The stability test of WS2-SA-based Q-switched EDFL over an observation period of 60 min at 128.8 mW pump power is presented in Fig. 15. The measurement is recorded for every 10 min time intervals. Based on the experimental observation, the Q-switched laser performance is maintained along the observation period, which validates the stability of our proposed WS2-SA.

Fig. 15
figure 15

Stability test of WS2-SA-based Q-switched EDFL over an observation period of 60 min

Table 1 summarizes the performance of Q-switched EDFL utilizing WS2-SA. All the cited works operate within a 1560 nm wavelength range. The main criterion for the comparison is the fabrication of WS2-SA which involves chemicals such as polymer host and solvent. It is noted that the 12.7 mW pump power threshold for initiating Q-switched operation in our work is the lowest among the listed comparisons. The pulse energy of 120 nJ generated from the proposed WS2-SA is better than that in other published works except Ref. [41]. The proposed method of WS2 mechanical deposition on fiber ferrule is not only simple, but also induces low loss. Therefore, the operation of Q-switching can be effectively initiated at lower pump power.
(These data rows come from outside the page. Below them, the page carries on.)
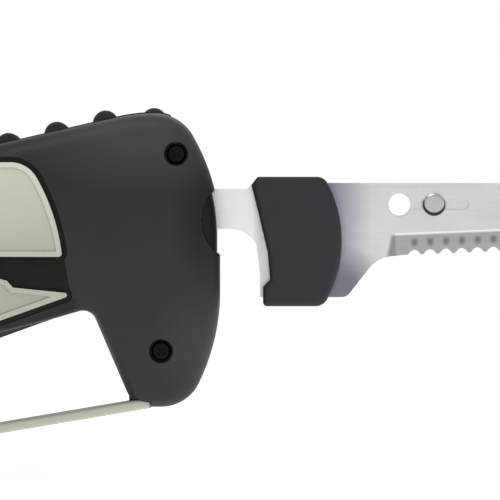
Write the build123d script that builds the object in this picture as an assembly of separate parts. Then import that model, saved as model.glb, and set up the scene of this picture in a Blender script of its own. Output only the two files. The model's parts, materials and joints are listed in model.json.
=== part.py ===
from build123d import *
import os
from math import atan2, cos, degrees, pi, radians, sin, tan

# Electric fillet knife. Millimetres. +X points along the blades to their tip, +Z up to their spine, +Y to the
# knife's left. The origin is on the blades' axis, in the middle of the mouth that the tangs enter.

# ---------------------------------------------------------------- driving sizes
# Handle: side outline, crown of its sides, wall
CREST = (-19.0, 28.4)            # highest point of the head
GUARD_CHIN_R = 12.5              # front of the finger guard's tip
GUARD_HEEL_R = 7.5               # back of the finger guard's tip
NOTCH_R = 4.0                    # hollow between finger guard and grip
HALF_WIDTH = 25.0                # at the widest place
CROWN_RING = 900.0               # radius of the side's crown along the handle
CROWN_TUBE = 110.0               # radius of the side's crown from top to bottom
CROWN_X = -95.0
CROWN_Z = -8.0
EDGE_R = 7.0                     # rounding of the sides into top and bottom
WALL = 2.6
PARTING_V = 0.35                 # groove along the joint of the two housings
PALM_SLOPE = 10.0                # degrees by which the butt face and the cord inlet lean

# Side panels, their raised rims, and the rubber inlay round them
PANEL_PROUD = 0.45
PANEL_DEPTH = 1.5
RIM_PROUD = 0.9
RIM_WIDTH = 1.6
INLAY_WIDTH = 1.5
INLAY_SUNK = 0.2
TRIM_FIT = 0.06                  # between a trim piece's side and its neighbour
TRIM_GAP = 0.05                  # between a trim piece's back and the floor of its pocket

# Thumb grip on the top of the head
PAD_X = (-96.0, -14.5)
PAD_HALF = 8.5
PAD_PROUD = 0.45
PAD_DEPTH = 0.9
RIB_PITCH = 14.5
RIB_FIRST_X = -19.3
RIB_COUNT = 6
RIB_R = 3.8
RIB_FIRST_HEIGHT = 1.25
RIB_HEIGHT = 2.6

# Housing screws: (x, z)
SCREWS = ((-12.6, 16.2), (-17.1, -42.3), (-164.0, -40.0), (-172.0, -12.0))
SCREW_HEAD_R = 2.9
SCREW_HEAD_T = 1.9
SCREW_SHANK_R = 1.5
SCREW_END_Y = 11.0
RECESS_R = 3.6
RECESS_DEPTH = 3.4
BOSS_R = 4.8

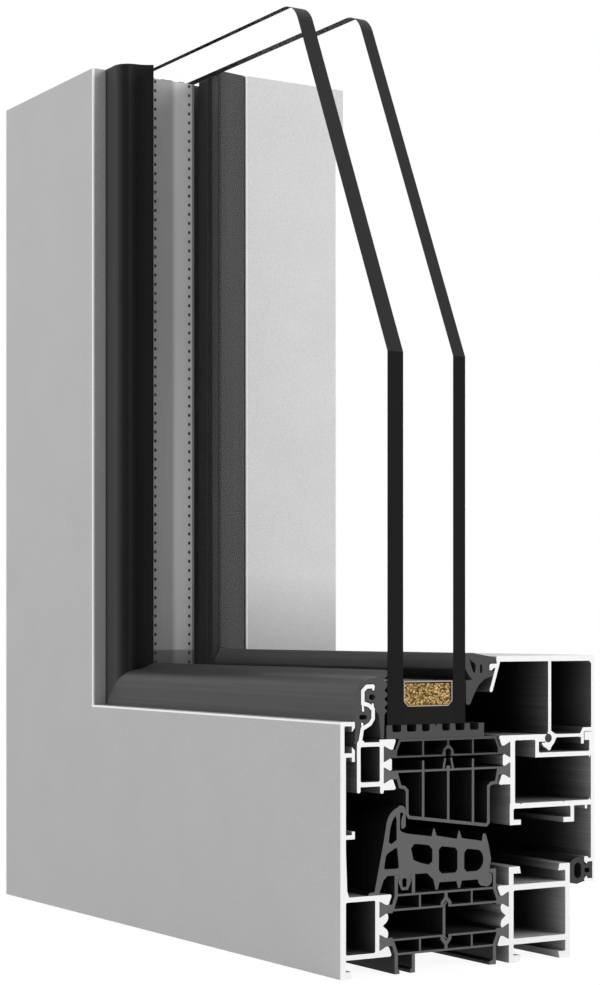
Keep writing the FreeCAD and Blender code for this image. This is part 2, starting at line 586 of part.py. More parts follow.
def central_gasket():
    """Hollow centre gasket, clipped between the upstands of the frame's upper strip."""
    deep, hold, top = DEEP_FACE, DRAWN_SPAN, central_top
    shell = SEAT - FRAME_LEG
    foot = -2.65
    ribs, legs = [], []
    for d in (12.5, 20.7):
        ribs += [(d - 0.75, top(d)), (d - 0.45, top(d) + 1.0), (d - 0.2, top(d) + 1.9),
                 ((d, top(d) + 2.1), (d + 0.2, top(d) + 1.9)), (d + 0.55, top(d) + 1.0),
                 (d + 0.9, top(d) + 0.1)]
    for d in (20.7, 13.4):
        legs += [(d + 0.9, foot), (d + 0.35, shell + 0.4), ((d, shell + 0.2), (d - 0.35, shell + 0.4)),
                 (d - 0.9, foot)]
    legs[-1] = (12.3, -1.7)
    body = drawn(
        (-8.3, shell), (-7.9, shell + 0.7), (-6.3, shell + 0.8), (-3.4, 9.0), (-2.6, 13.2),
        ((-1.5, 15.7), (0.9, 17.4)), ((2.5, 17.8), (deep - SEAT, 16.4)), (deep - SEAT, 13.0),
        ((deep - 0.4, 12.1), (deep - 1.35, 12.0)), (deep - 1.45, 13.6),
        (deep - 1.15, 14.9), (deep - 0.85, 15.5), ((deep - 1.3, 16.1), (deep - 1.85, 15.7)),
        (deep - 1.85, 11.6), (deep - 1.3, 11.1),
        (4.0, top(4.0)), *ribs,
        (hold - 3.7, top(hold - 3.7)), (hold - 3.4, top(hold - 3.4) + 1.7),
        ((hold - 2.9, top(hold - 3.4) + 2.0), (hold - 2.35, top(hold - 3.4) + 1.7)),
        (hold - 1.5, 6.5), (hold - 0.65, 2.6), (hold - 1.4, -0.9), (hold - 0.35, -1.6),
        (hold - 0.4, -3.2), ((hold - 1.0, shell + 0.5), (hold - 3.0, shell + 0.35)),
        ((hold - 4.4, shell + 0.75), (hold - 4.9, shell + 1.9)), (hold - 5.3, foot), *legs,
        (10.3, 0), (4.75, 0), (4.75, -0.85), (CLIP_WIDTH, -1.6),
        (4.2, shell + 0.8), (2.2, shell + 0.8), (STRIP_LEG + SEAT, -1.6), (STRIP_LEG + 0.6, -0.85),
        (STRIP_LEG + 0.6, 0), (-2.3, 0),
        (-3.5, -1.1), (-4.75, shell + 0.6), (-4.9, shell))
    return body.cut(central_hollows())


def central_hollows():
    """Chambers of the centre gasket."""
    hold, roof, low = DRAWN_SPAN, 2.4, -0.4

    def under(d):
        return (d, central_top(d, roof))

    leaf_upper = drawn((0.0, 15.1), (0.45, 15.2), (0.65, 14.2), (0.65, 9.1), (-1.0, 8.1), (-1.9, 8.6),
                       (-1.4, 12.0), (-0.8, 14.0))
    leaf_lower = drawn((0.3, 7.1), (0.8, 6.9), (1.35, 2.1), (1.1, 1.7), (-3.0, 1.7), (-3.3, 2.1),
                       (-2.8, 5.0), (-2.3, 5.7))
    root = drawn((2.35, -1.4), ((3.1, -0.85), (3.85, -1.4)), (3.75, -3.0), ((3.1, -3.3), (2.45, -3.0)))
    slanted = drawn(under(6.3), under(10.9), (12.05, 6.1), (12.0, 2.9), (10.8, 2.15), (8.0, 2.85), (5.9, 3.7),
                    (5.2, 6.7))
    middle = drawn((14.1, 5.9), under(15.0), under(19.4), (20.15, 5.3), (20.15, low + 0.8), (19.4, low),
                   (15.1, low), (14.1, low + 0.9))
    last = drawn((22.35, 4.6), under(23.3), under(hold - 4.6), ((hold - 3.2, 2.6), (hold - 5.6, low)),
                 (23.2, low), (22.35, low + 0.8))
    return [leaf_upper, leaf_lower, root, slanted, middle, last]


def rebate_gasket():
    """Hollow bulb between the frame's room face and the sash flange."""
    frame, mouth = FRAME_DEPTH + SEAT, SASH_FACE - 3.6
    base = FLANGE_END
    bulb = outline((frame, base - 0.05), (frame + 2.4, base - 0.5), (mouth - SEAT, base + 0.15),
                   (mouth - SEAT, base + 6.5), ((frame + 2.9, base + 6.9), (frame, base + 5.5)))
    root = outline((mouth - 0.3, base + 1.9), (mouth + 0.55, base + 1.85), (mouth + 1.25, base + 1.0),
                   (SASH_FACE - 0.8, base + 0.95), (SASH_FACE - 0.8, base + 5.4),
                   (mouth + 1.25, base + 5.4), (mouth + 0.75, base + 4.7), (mouth - 0.3, base + 4.8))
    hollow = wall(2.5, (frame + 2.75, base + 2.3), (frame + 2.75, base + 4.1), tips=True)
    root_hollow = rect(mouth + 0.1, base + 2.5, mouth + 1.8, base + 3.75)
    return union([bulb, root]).cut([hollow, root_hollow])


def outer_glazing_gasket():
    """Rounded outer gasket wrapped over the curled hook, toothed against the glass."""
    glass = GLASS_SETBACK - SEAT
    front = 4.5
    rim = FACE_WIDTH
    y, z = SASH_SETBACK, SASH_MID + 6.1
    inside = [(y + a, z + b) for a, b in HOOK_LINE[4:0:-1]]
    notches = []
    for level, depth in ((8.8, 0.9), (11.0, 0.9), (13.35, 0.9), (16.1, 1.5)):
        notches += [(glass, z + level - 0.9), (glass - depth, z + level), (glass, z + level + 0.9)]
    solid = outline(
        (front, rim + 0.1), (front, rim + 6.0), ((front + 0.95, rim + 9.0), (front + 3.4, rim + 10.85)),
        (front + 5.0, rim + 11.2), ((front + 7.8, rim + 11.9), (glass - 0.6, rim + 12.9)),
        (glass, rim + 13.3), *reversed(notches), (glass - 0.85, z + 7.0), (glass - 1.0, z + 0.75),
        (glass - 2.0, z + 0.75), (glass - 2.6, z + 7.0), (glass - 3.3, z + 7.7), *inside,
        (y + 0.95, z + 0.5), (y - SEAT, z + 0.4), (y - 0.35, z - 0.6),
        ((y - 0.6, z - 0.45), (y - 0.6, z + 0.1)), (y - 0.45, z + 4.4), (y - 0.5, z + 5.3))
    voids = [wall(1.25, (y + 1.3, z + 6.45), (y + 2.5, z + 6.45), tips=True),
             wall(1.5, (y + 4.5, z + 11.6), (y + 4.8, z + 11.6), tips=True)]
    gasket = solid.cut([gasket_hook(HOOK_CLEARANCE)] + voids)
    return max(gasket.Faces, key=lambda face: face.Area)


def inner_glazing_gasket():
    """Wedge gasket between the inner pane and the bead, with a lip down the glass."""
    glass = GLASS_BACK + SEAT
    bead = GLASS_BACK + BEAD_SETBACK - SEAT
    top = BEAD_TOP
    solid = outline(
        (glass, top + 0.9), (glass + 2.4, top + 0.85), (bead - 1.3, top - 0.25),
        ((bead - 0.45, top - 0.55), (bead - 0.15, top - 1.3)), (bead - 0.15, top - 1.9 - SEAT),
        (bead - 2.4, top - 1.9 - SEAT), (bead - 2.4, top - 3.9), (bead - 0.65, top - 4.15),
        (bead - 1.0, top - 5.3),
        (bead - 3.9, top - 6.2), (bead - 5.7, top - 7.6), (bead - 6.8, top - 9.2), (bead - 7.8, top - 11.0),
        (bead - 8.7, top - 12.9), (glass + 0.6, top - 12.95), (glass + 0.2, top - 12.4),
        (glass + 0.2, top - 7.3), (glass, top - 6.5), (glass + 2.3, top - 6.25), (glass + 1.1, top - 5.0),
        (glass, top - 3.4))
    slits = [outline((glass + 1.25, top - 0.5), (glass + 2.2, top - 1.4), (glass + 3.1, top - 1.8),
                     (glass + 3.45, top - 2.7), (glass + 3.25, top - 4.4), (glass + 2.75, top - 4.5),
                     (glass + 2.1, top - 3.2)),
             wall(0.75, (glass + 5.2, top - 2.55), (glass + 5.2, top - 4.2), tips=True)]
    return solid.cut(slits + [bead_leg(SEAT)])


def setting_strip():
    """Toothed strip under the glass."""
    left, right = GLASS_SETBACK - 0.25, GLASS_BACK + 6.2
    middle = (left + right) / 2
    low = SASH_TOP + SEAT
    parts = [rect(left, low, right, low + SETTING_BASE)]
    edge = (right - left) / 2
    for offset, width in ((0, 4.0), (5.4, 1.8), (10.2, 1.75), (edge - 0.9, 1.8)):
        for side in (-1, 1):
            y = middle + side * offset
            parts.append(rect(y - width / 2, low, y + width / 2, GLASS_EDGE - SEAT))
            for foot in (y - width / 2, y + width / 2):
                parts.append(outline((foot - 0.4, low + SETTING_BASE), (foot + 0.4, low + SETTING_BASE),
                                     (foot, low + SETTING_BASE + 0.4)))
    slit = rect(middle - 0.2, GLASS_EDGE - 0.6, middle + 0.2, GLASS_EDGE)
    body = union(parts).cut(slit)
    return body.common(rect(left, low, right, GLASS_EDGE))


def spacer_outline(inset=0.0):
    left, right = GAP_FACE + SEALANT_FILM + inset, INNER_GLASS - SEALANT_FILM - inset
    low, high = GLASS_EDGE + SPACER_RISE + inset, GLASS_EDGE + SPACER_RISE + SPACER_HEIGHT - inset
    cut = SPACER_CHAMFER - inset * 0.6
    return outline((left, high), (left, low + cut), (left + cut, low), (right - cut, low),
                   (right, low + cut), (right, high))


def spacer_bar():
    return spacer_outline().cut(spacer_outline(SPACER_WALL))


def desiccant():
    return spacer_outline(SPACER_WALL)


def bottom_member(section, length=BOTTOM_LENGTH):
    """The section run along x, mitred where x equals z and cut square at its end."""
    reach = SASH_FACE + 1
    corner = [(-1, -1), (length + 1, -1), (length + 1, length + 1)]
    ring = Part.makePolygon([Vector(x, -1, z) for x, z in corner + corner[:1]])
    wedge = Part.Face(ring).extrude(Vector(0, reach + 1, 0))
    bar = section.Faces[0].extrude(Vector(length, 0, 0))
    return bar.common(wedge).Solids[0]


def upright_member(section, height=UPRIGHT_HEIGHT):
    return bottom_member(section, height).mirror(Vector(0, 0, 0), Vector(1, 0, -1))


def round_the_corner(section):
    """One piece bent round the corner, cut off short of the upright member's top."""
    base = bottom_member(section, BOTTOM_LENGTH + SPACER_LEAN)
    leg = upright_member(section, UPRIGHT_HEIGHT - SPACER_DROP)
    return base.fuse(leg).removeSplitter().Solids[0].translated(Vector(-SPACER_LEAN, 0, 0))


def edge_sealant():
    """Sealant that fills the gap from the glass edge to the spacer's face."""
    low, high = GLASS_EDGE, GLASS_EDGE + SPACER_RISE + SPACER_HEIGHT - 0.4
    side, top = high - SPACER_LEAN, UPRIGHT_HEIGHT - SPACER_DROP
    corners = [(low, low), (BOTTOM_LENGTH, low), (BOTTOM_LENGTH, high), (side, high), (side, top), (low, top)]
    ring = Part.makePolygon([Vector(x, GAP_FACE, z) for x, z in corners + corners[:1]])
    body = Part.Face(ring).extrude(Vector(0, PANE_GAP, 0))
    return body.cut(round_the_corner(spacer_outline())).Solids[0]


def pane(face, thickness):
    """Pane with its free edge cut back above the step, as an open sample shows it."""
    slope_top = BOTTOM_LENGTH - GLASS_SLOPE_RUN
    top = UPRIGHT_HEIGHT - PANE_DROP
    corners = [(GLASS_EDGE, GLASS_EDGE), (BOTTOM_LENGTH, GLASS_EDGE), (BOTTOM_LENGTH, GLASS_STEP),
               (slope_top, top), (GLASS_EDGE, top)]
    ring = Part.makePolygon([Vector(x, face, z) for x, z in corners + corners[:1]])
    plate = Part.Face(ring).extrude(Vector(0, thickness, 0))
    apex = [edge for edge in plate.Edges
            if all(math.hypot(v.X - slope_top, v.Z - top) < 0.01 for v in edge.Vertexes)]
    return plate.makeFillet(GLASS_APEX_RADIUS, apex)


def to_origin(shape):
    """Origin under the middle of the sample."""
    return shape.translated(Vector(-BOTTOM_LENGTH / 2, -SASH_FACE / 2, 0))


MITRED = {
    "frame_outer_shell": frame_outer_shell,
    "frame_inner_shell": frame_inner_shell,
    "frame_upper_strip": lambda: frame_strip(1),
    "frame_lower_strip": lambda: frame_strip(-1),
    "frame_divider": frame_divider,
    "sash_outer_shell": sash_outer_shell,
    "sash_inner_shell": sash_inner_shell,
    "sash_upper_strip": sash_upper_strip,
    "sash_lower_strip": sash_lower_strip,
    "glazing_bead": glazing_bead,
    "bead_cord": bead_cord,
    "central_gasket": central_gasket,
    "rebate_gasket": rebate_gasket,
    "outer_glazing_gasket": outer_glazing_gasket,
    "inner_glazing_gasket": inner_glazing_gasket,
    "setting_strip": setting_strip,
}

BENT = {
    "spacer_bar": spacer_bar,
    "desiccant_fill": desiccant,
}


def build():
    """Every piece of the sample by node name."""
    pieces = {}
    for name, section in MITRED.items():
        face = section()
        pieces[name + "_bottom"] = bottom_member(face)
        pieces[name + "_upright"] = upright_member(face)
    for name, section in BENT.items():
        pieces[name] = round_the_corner(section())
    pieces["edge_sealant"] = edge_sealant()
    pieces["outer_pane"] = pane(GLASS_SETBACK, OUTER_PANE)
    pieces["inner_pane"] = pane(INNER_GLASS, INNER_PANE)
    return pieces


os.makedirs("parts", exist_ok=True)
for node, shape in build().items():
    to_origin(shape).exportStep("parts/" + node + ".step")
    print(node, len(shape.Solids), round(shape.Volume), shape.isValid())
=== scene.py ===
import bpy, bmesh, math, random
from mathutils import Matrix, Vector


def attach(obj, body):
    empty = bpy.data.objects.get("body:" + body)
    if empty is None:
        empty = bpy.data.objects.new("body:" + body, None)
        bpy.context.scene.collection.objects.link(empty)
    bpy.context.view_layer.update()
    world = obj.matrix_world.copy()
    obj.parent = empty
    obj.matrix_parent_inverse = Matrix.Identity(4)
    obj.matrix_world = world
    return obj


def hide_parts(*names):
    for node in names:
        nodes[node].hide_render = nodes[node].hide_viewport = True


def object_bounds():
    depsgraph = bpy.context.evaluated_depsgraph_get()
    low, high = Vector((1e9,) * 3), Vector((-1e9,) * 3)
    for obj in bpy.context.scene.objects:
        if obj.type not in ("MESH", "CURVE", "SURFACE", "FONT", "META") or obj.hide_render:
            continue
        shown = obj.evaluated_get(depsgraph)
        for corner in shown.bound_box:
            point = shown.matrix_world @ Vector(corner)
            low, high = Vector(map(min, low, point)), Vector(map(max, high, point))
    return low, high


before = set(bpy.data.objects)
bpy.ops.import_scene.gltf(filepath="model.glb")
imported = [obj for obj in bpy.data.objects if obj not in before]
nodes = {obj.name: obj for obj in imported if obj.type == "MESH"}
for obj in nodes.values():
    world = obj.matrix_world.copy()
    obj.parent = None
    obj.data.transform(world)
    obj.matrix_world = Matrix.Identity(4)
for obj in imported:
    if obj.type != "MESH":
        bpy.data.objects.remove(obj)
cad_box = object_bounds()
MM = 0.001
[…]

Table 1 Summary of Q-switched EDFL incorporating WS2-SA with lasing wavelength around 1560 nm

5 Conclusion

In conclusion, a Q-switched EDFL utilizing mechanically deposited WS2-SA is proposed and demonstrated. The technique utilizes mechanical deposition of WS2 nano-powder directly on the fiber ferrule with subsequent exfoliations to reduce the thickness of material. The fabricated WS2-SA is characterized to have 548.6 MW/cm2 saturation intensity, 4.1% modulation depth, and 67.8% non-saturable loss. We obtained a Q-switched laser with self-pulsing operation at 12.7 mW pump power. At the maximum pump power of 128.8 mW, the Q-switched EDFL generates output with spectral bandwidth of 2.6 nm, repetition rate of 35.2 kHz, pulse width of 2.6 µs, PER of 43.1 dB, average output power of 4.1 mW, and pulse energy of 0.12 μJ. To the best of our knowledge, this is the first application of direct mechanical deposition technique of WS2 nano-powder onto the fiber tip for generating Q-switched pulses in fiber-based laser system. Deposition of WS2 nano-powder through this method is simpler compared to previous methods. This work also highlights the nonlinear light absorption ability of WS2 for potential applications in photonics and nonlinear optics.